C'est finalement en 2010, au lendemain du tour de force technique d'Avatar, que Spielberg entrevoit la possibilité de transposer à l'écran l'oeuvre d'Hergé en usant des dernières avancées en matière de Motion Capture, auparavant expérimentées par son ami Robert Zemeckis, James Cameron et Peter Jackson. C'est d'ailleurs vers ce dernier que Spielberg se tourne pour lui proposer de collaborer sur le développement du projet. La démarche de Spielby tend alors vers un double intérêt : impressionné par le travail de Weta, la société d'effets spéciaux de Peter Jackson, sur Le Seigneur des anneaux, King Kong et Avatar, le réalisateur de Jurassic Park se détourne des génies d'ILM pour leur préférer leurs plus sérieux concurrents néo-zélandais afin de donner vie aux personnages d'Hergé à l'écran. Dans une toute autre optique, sa nouvelle collaboration avec Peter Jackson lui permettra de moderniser sa vision du cinéma spectacle, au lendemain d'un quatrième opus d'Indiana Jones qui faisait figure de suite mollassonne, dépourvue du génie des trois premiers films. La MoCap permettra ainsi à Spielberg de renouer avec le pur divertissement tout en le familiarisant avec ce nouvel outil technologique qu'il n'avait encore jamais utilisé et qu'il poussera encore plus loin, cinq ans plus tard, en réalisant le très impressionnant, mais très superficiel, Ready Player One.

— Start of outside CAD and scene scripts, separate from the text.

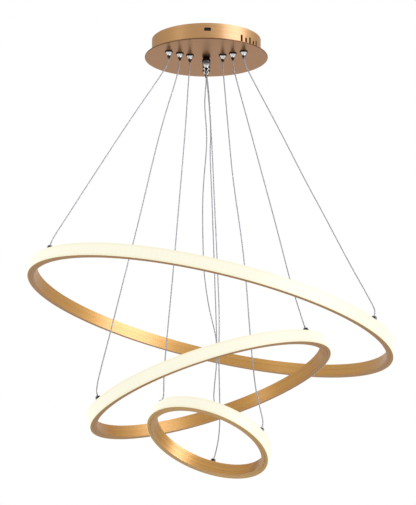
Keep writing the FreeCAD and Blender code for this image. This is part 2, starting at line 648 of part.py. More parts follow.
def cord_tube(node):
    """Round tube along straight runs joined by the largest tangent arcs that their runs allow."""
    points = cord_points(node)
    edges = []
    radii = []
    here = points[0]
    for before, corner, after in zip(points, points[1:], points[2:]):
        shorter = min((corner - before).Length, (after - corner).Length)
        towards = (corner - before).normalize()
        onwards = (after - corner).normalize()
        half_turn = towards.getAngle(onwards) / 2
        reach = BEND_SHARE * shorter
        radius = reach / math.tan(half_turn)
        middle = (onwards - towards).normalize()
        start = corner - towards * reach
        end = corner + onwards * reach
        crown = corner + middle * (radius / math.cos(half_turn) - radius)
        edges.append(Part.LineSegment(here, start).toShape())
        edges.append(Part.Arc(start, crown, end).toShape())
        radii.append(radius)
        here = end
    edges.append(Part.LineSegment(here, points[-1]).toShape())
    path = Part.Wire(edges)
    section = Part.Wire(Part.makeCircle(CORD_RADIUS, points[0], points[1] - points[0]))
    tube = path.makePipeShell([section], True, False)
    tube_ratio = tube.Volume / (math.pi * CORD_RADIUS ** 2 * path.Length)
    print(f"{node}: length {path.Length:.1f}, volume ratio {tube_ratio:.4f}, "
          f"radii {' '.join(f'{radius:.0f}' for radius in radii)}")
    return tube


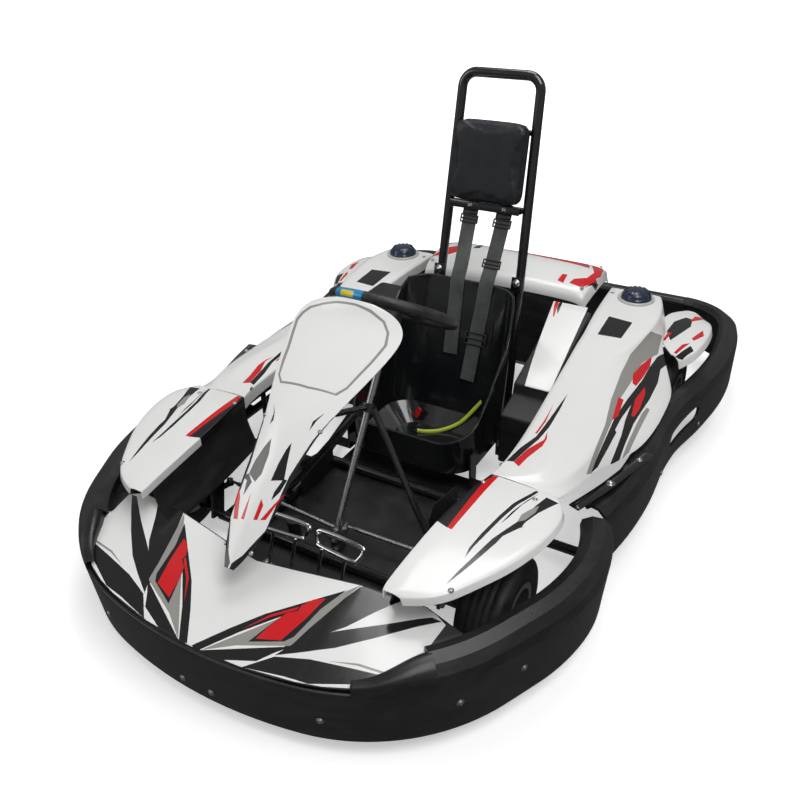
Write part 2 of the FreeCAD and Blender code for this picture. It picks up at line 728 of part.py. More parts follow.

En ce début des années 2010, le défi est alors double pour le cinéaste : réaliser son premier long métrage entièrement en images numériques et adapter à l'écran l'oeuvre d'Hergé en essayant de retrouver toute la magie des bande-dessinées originelles. Très vite, Spielberg et Jackson se mettent d'accord pour envisager un diptyque où l'un et l'autre échangeront leurs postes, Spielberg réalisant le premier film produit par Jackson quand le second film serait réalisé par Jackson et produit par Spielberg (le film de Jackson, depuis longtemps abandonné, devait d'ailleurs être une adaptation des albums Le Trésor de Rackam le Rouge, Les Sept boules de cristal et Le Temple du Soleil). Pour l'heure, l'intrigue de ces premières aventures hollywoodiennes de Tintin sera une combinaison de celles de trois des albums les plus célèbres d'Hergé, Spielberg déléguant alors à trois des scénaristes britanniques les plus en vue (Edgar Wright, Joe Cornish, Steven Moffat) l'écriture de cette adaptation historique. Particulièrement inventifs, ceux-ci arriveront à tirer le meilleur des intrigues de ces trois albums tout en respectant à la lettre l'univers d'Hergé. Leur scénario pioche ainsi l'essentiel de son intrigue des albums Le Secret de la Licorne, Le Trésor de Rackam le Rouge et Le Crabe aux pinces d'or et mixe à merveille plusieurs de leurs pages les plus connues.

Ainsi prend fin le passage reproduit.